2010-08-07 Thread Pavel Stehule
2010/8/7 David E. Wheeler da...@kineticode.com:
 On Aug 6, 2010, at 10:49 PM, Pavel Stehule wrote:

 Huh? You can select into an array:

 and pg doesn't handle 2D arrays well - can't to use ARRAY(subselect)
 constructor for 2D arrays

 Right.

 try=# select ARRAY(SELECT ARRAY[k,v] FROM foo);
 ERROR:  could not find array type for datatype text[]

 try SELECT ARRAY(SELECT row(k,v) FROM foo)

 Yeah, but those aren't nested arrays., They're…well, they're ordered pairs. 
 ;-P

 sure, but it isn't relevant here - the problem is buildin output
 functions for datatypes. For example - true is different formated in
 PostgresSQL and different formated in xml or JSON. Date values are
 differently formated in JSON and XML. So if you would to correctly
 format some date type value and if your interface is only text - then
 you have to cast value back to binary and format it again. More - if
 you have a information about original data type, you can use a corect
 format. So if you use a only text parameters, then you lost a
 significant information (when some parameter are not text). For
 example, if I have only text interface for some hypothetical JSON API,
 then I am not able to show a boolean value correctly - because it
 doesn't use a quoting - and it is string and isn't number.

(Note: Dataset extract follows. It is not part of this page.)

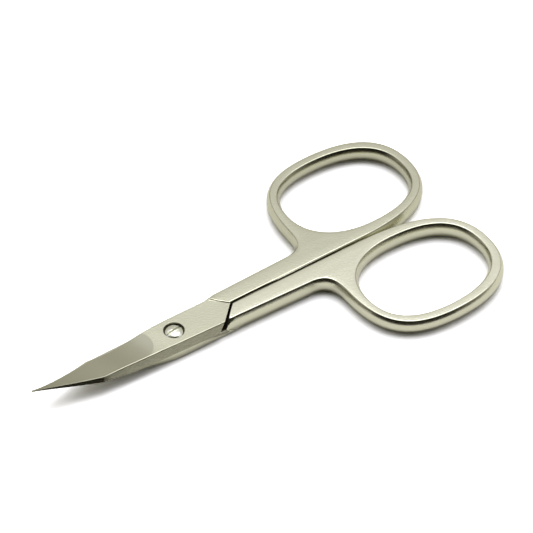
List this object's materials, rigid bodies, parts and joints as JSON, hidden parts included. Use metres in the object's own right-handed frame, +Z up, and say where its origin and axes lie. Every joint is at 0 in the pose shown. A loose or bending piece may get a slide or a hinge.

 Point. FWIW, though, this is already an issue for non-SQL functions. PL/Perl, 
 for example, gets all arguments cast to text, AFAICT:

 try=# create or replace function try(bool) returns text language plperl AS 
 'shift';
 CREATE FUNCTION
 Time: 121.403 ms
 try=# select try(true);
  try
 -
  t
 (1 row)

 I wish this wasn't so.


It must not be - it depends on PL handler implementation. PostgreSQL
call PL handler with binary values. I am thinking so new Python PL can
do it well.

 There is some other issue - PLpgSQL can't to work well with untyped
 collections. But it isn't problem for C custom functions, and there
 are not any reason why we can't to support polymorphic collections
 (+/- because these collection cannot be accessed from PLpgSQL
 directly).

 I completely agree with you here. I'd love to be able to support RECORD 
 arguments to non-C functions.

 I agree that it's not as sugary as pairs would be. But I admit to having no 
 problem with

  SELECT foo(ARRAY[ ['foo', 'bar'], ['baz', 'yow']]);

 But maybe I'm biased, since there's a lot of that sort of syntax in pgTAP..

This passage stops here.